# How to connect a Cable modem to a wireless router ?



## ayushman9 (Nov 13, 2010)

I recently got YOU broadband plan in Pune .Now as usual the connection is through coaxial cable .and they gave me a cable modem of motorola build .

Now 

the modem does not has a inbuilt autoconnect method .That is we have to log on with manual broadband connection ,it does not have an inbuilt autoconnect build in ,i believe it is a dsl instead of adsl modem. Also a manual TCP ipv4 address was added in adapter properties .

Now i have a spare D-Link Wireless ADSL - Router (havin 4 lan port & 1 wifi port ) with me which i used for BSNL dataone .My question is can i use it in any way to make it a wireless hotspot .I mean i used to do it previously with bsnl dataone .But this time input is through a lan wire which i don't know how to configure inside the router ie i have to make the routher believe that internet is coming through lan port x instead of ADSL port .

When i asked the service man ,he said that officially they don't do this ,but privately for 2000 Ruppes ,he can configure with a dsl router of his own .Of course i denied as who gonna give 2000 for a 900 ruppes router .

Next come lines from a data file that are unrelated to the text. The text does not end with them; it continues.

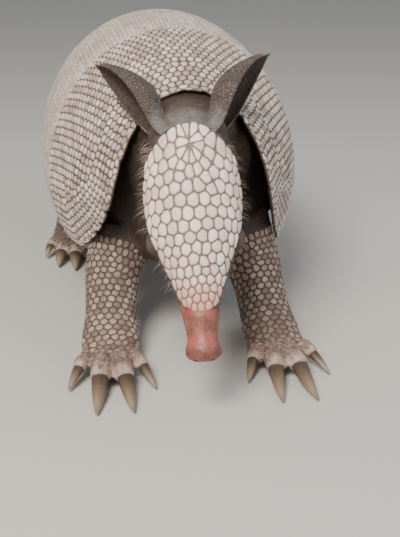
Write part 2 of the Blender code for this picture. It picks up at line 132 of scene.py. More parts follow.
def node(tree, kind, inputs=None, **settings):
    """Add a shader node with its settings and its inputs."""
    made = tree.nodes.new("ShaderNode" + kind)
    for name, value in settings.items():
        setattr(made, name, value)
    fill(made, inputs or {})
    return made


print("mid grey, #808080, is", round(linear("#808080")[0], 3), "in linear light")

# %% Finishing a piece


def finish_piece(piece, slot, *replaced):
    """Say what a finished piece rides on and which solids it stands for. slot is not used."""
    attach(piece, "root")
    if replaced:
        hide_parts(*replaced)
    triangles = sum(len(face.vertices) - 2 for face in piece.data.polygons)
    print(f"{piece.name}: {triangles} triangles")
    return piece


# %% [markdown]
# ## The armadillo's own measures
#
# A shell is a row of cross-sections, and a smooth curve through the rows gives every section
# between them. The same tables shape the solids of the frame, except that the head is a little
# narrower here from the eyes to the nose. They are in millimetres, from the middle of the body, and
# one shift brings them into the frame. It is checked on an eye, whose place both sides know.

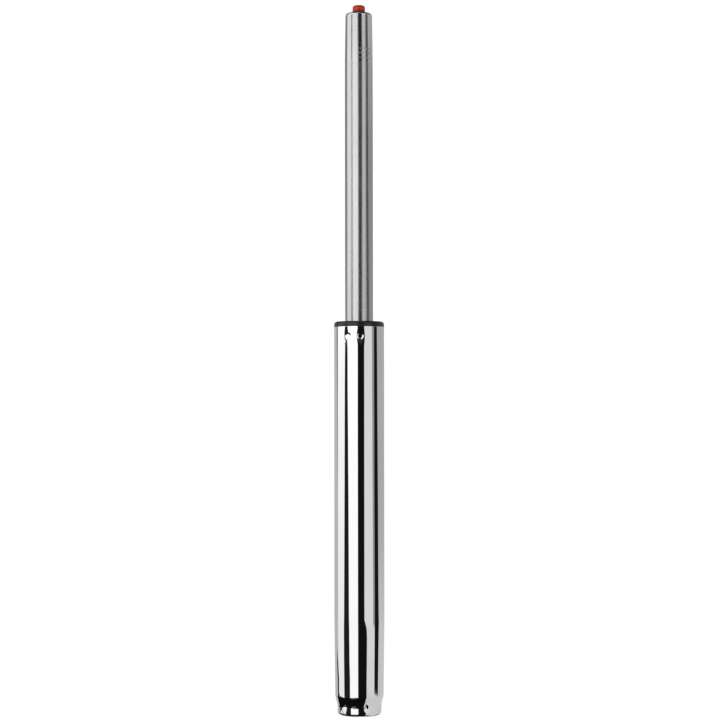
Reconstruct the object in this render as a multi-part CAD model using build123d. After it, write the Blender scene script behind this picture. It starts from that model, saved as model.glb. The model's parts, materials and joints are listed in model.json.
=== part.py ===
"""Telescopic gas lift column of a swivel stool, drawn fully extended, in millimetres.

The frame's origin is the centre of the column's bottom rim and +Z runs up the common axis.
A polished column holds a plastic guide bush. The pressure tube of a gas spring slides in that
bush, and its piston rod hangs down to a thrust bearing and a clip in the foot of the column.
"""

import os

from build123d import *
from math import cos, radians, sin, tan

# Standard chair-column sizes
COLUMN_OD = 50.0
COLUMN_WALL = 1.5
TUBE_OD = 28.0
TUBE_WALL = 2.0
ROD_D = 10.0
CONE_SLOPE = tan(radians(1.4378 / 2))  # radius lost per mm on both cones, 1 deg 26' 16" included
STROKE = 260.0
BUTTON_TRAVEL = 4.0

# Heights of the outside shape
NECK_TOP = 10.0
SHOULDER_TOP = 19.0
BASE_CONE_TOP = 93.5
COLUMN_TOP = 387.0
FLANGE_T = 5.4
TUBE_BOTTOM = 296.0
TUBE_TOP = 702.0
SEAT_CONE_LENGTH = 50.0
BUTTON_TOP = 710.0

# Radii of the outside shape
COLUMN_R = COLUMN_OD / 2
COLUMN_BORE_R = COLUMN_R - COLUMN_WALL
BASE_CONE_END_R = COLUMN_R - CONE_SLOPE * (BASE_CONE_TOP - SHOULDER_TOP)
NECK_R = 21.9
RIM_OPENING_R = 15.0
RIM_ROUND = 3.0
TUBE_R = TUBE_OD / 2
TUBE_BORE_R = TUBE_R - TUBE_WALL
TUBE_TOP_R = TUBE_R - CONE_SLOPE * SEAT_CONE_LENGTH
TUBE_TOP_ROUND = 3.0
TUBE_LIP_T = 1.8
TUBE_TOP_OPENING_R = 9.0
TUBE_FOOT_OPENING_R = 8.0
BUTTON_R = 6.3
BUTTON_TOP_ROUND = 2.2
CONE_BLEND_R = 800.0  # eases a cone into its cylinder over about 10 mm
SHOULDER_BLEND_R = 7.0
NECK_BLEND_R = 12.0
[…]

Please tell me first it is possible or not ? Secondly is there any specific requirement for this kind of thing to work or the exisiting hardware are sufficient . I have read in many forums that this work but most of them are like join the modem to router and everything will work automatically . I know that's not so easy as sound . 

Please tell me if it is possible ? If it is what are the steps to do it ? And how the hell is it possible to  enter username & password in the router for accsessing internet through modem .


----------



## busymaverick (Nov 14, 2010)

can you provide the Model of The motorola modem?
And the DLink Wireless Router


----------



## ayushman9 (Nov 14, 2010)

busymaverick said:


> can you provide the Model of The motorola modem?
> And the DLink Wireless Router



The modem build is

You Broadband - SB5101 SURFBOARD Cable model (Motorola)

Bsnl Modem - BSNL ZXDSL 531B (ZTE Build )(Wirelss with 4 lan ports )

Sorry Sorry Sorry . I wrote Dlink by mistake


----------



## busymaverick (Nov 17, 2010)

type 192.168.1.1 on ur browser or goto ur modem page.
find out PPPoE.
send me a jpg copy of the PPPoE setting page on busymaverick@gmail.com
u can add ur user details there.


----------